Así que tenemos por una parte la pérdida de la curiosidad y
el sentido que se nos van incorporando al organismo con los años, y por otra, una
fuerza de signo opuesto, ese invento maravilloso que detecta lo mejor de
nuestros actos y pensamientos y que es la emoción.
Las Tres Cimas de Lavaredo. Julio 2014 |
Cuando al final del mes de julio pasaba bajo las paredes de la
Cima Grande de Lavaredo y el Spigolo Gialo,
dos espléndidas escaladas, no por cierto excesivamente difíciles, pero que
guardo en mi recuerdo como una de las cosas más hermosas de mis años de
montaña, tuve una extraña sensación de nerviosismo y emoción que me duró horas
y que estaba relacionada, creo, con la posibilidad de verme encaramado de nuevo
a aquellas paredes. Mi esfuerzo por recordar detalles y ponerme en la situación
del pasado me enfrentaba a una dificultad que soliviantaba mi adrenalina y me
dejaba temeroso y desvalido ante aquella tremenda verticalidad. Y si esto era
así, ahora que hablo de emoción, se me ocurre que acaso tuviera que ver con una
confluencia de dos factores diferentes, por una parte la recuperación de esa
emoción del pasado, de la que hablaba Vinches, y por otra de mi realidad del
momento, es decir mis años, mi alejamiento de las dificultades de la escalada,
mi miedo repentino ante un objetivo totalmente desproporcionado para mí; y
acaso hubiera la confluencia de un tercer elemento: el orgullo de haber sido
capaz de subir por aquellas hermosas y atrevidas paredes. Así que imagino hacer
un cóctel, tomo el recipiente y mezclo uno a uno los tres elementos, la emoción
y la aventura de la escalada realizada cuarenta años atrás, la recuperación
mediante la memoria de aquellos hechos vía la emoción y el miedo y la excitación
de mi incapacidad para ascender ahora y el resultado es un fuerte brebaje capaz de
poner nervioso a cualquiera. Desde este punto de vista era perfectamente
comprensible la excitación que pasar bajo las cumbres del Lavaredo me produjeron.
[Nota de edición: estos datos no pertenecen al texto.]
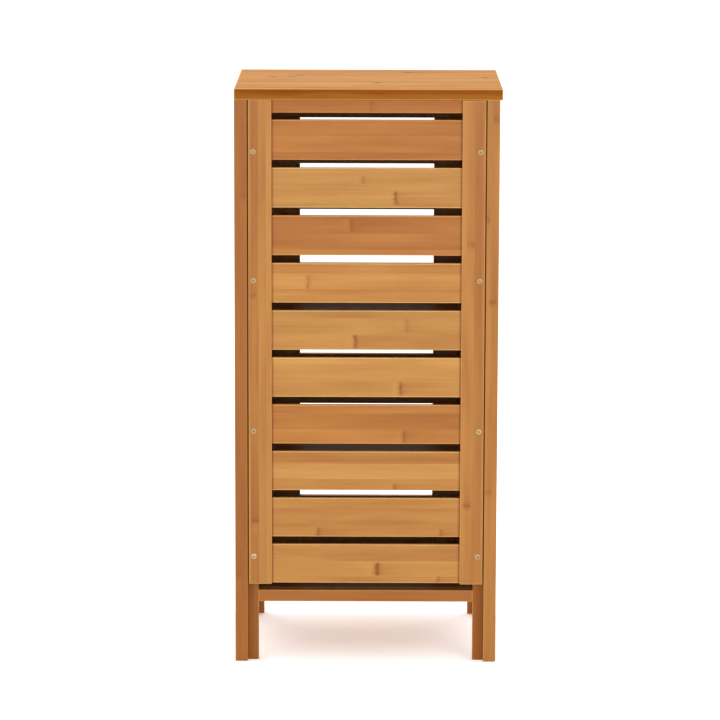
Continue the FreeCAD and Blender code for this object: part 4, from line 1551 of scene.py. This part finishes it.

Así las cosas ahora ya no estoy tan seguro de que con los
años ciertas realidades del pasado pierdan poco a poco su sentido hasta quedar
vacío de él. Sándor Márai se suicidó cuando cumplió la edad de ochenta años, le
había llegado el momento en que para él un vaso era únicamente un vaso, la vida
no podía ofrecerle más, y decidió acabar con ella. Pero no es ni mucho menos el
caso de otra gente para los que una parte importante de la realidad del pasado
quizás ha perdido el sentido, pero que ya de mayores continúan, por una parte
resignificando su realidad y la de su entorno, y por otra recuperando, gracias
a la emoción encerrada en muchos rincones de su pasado, una realidad que
continúa nutriendo el alma de este ser privilegiado que supo atesorar emoción
tras emoción para darse el gusto de palmarla satisfecho como un pachá.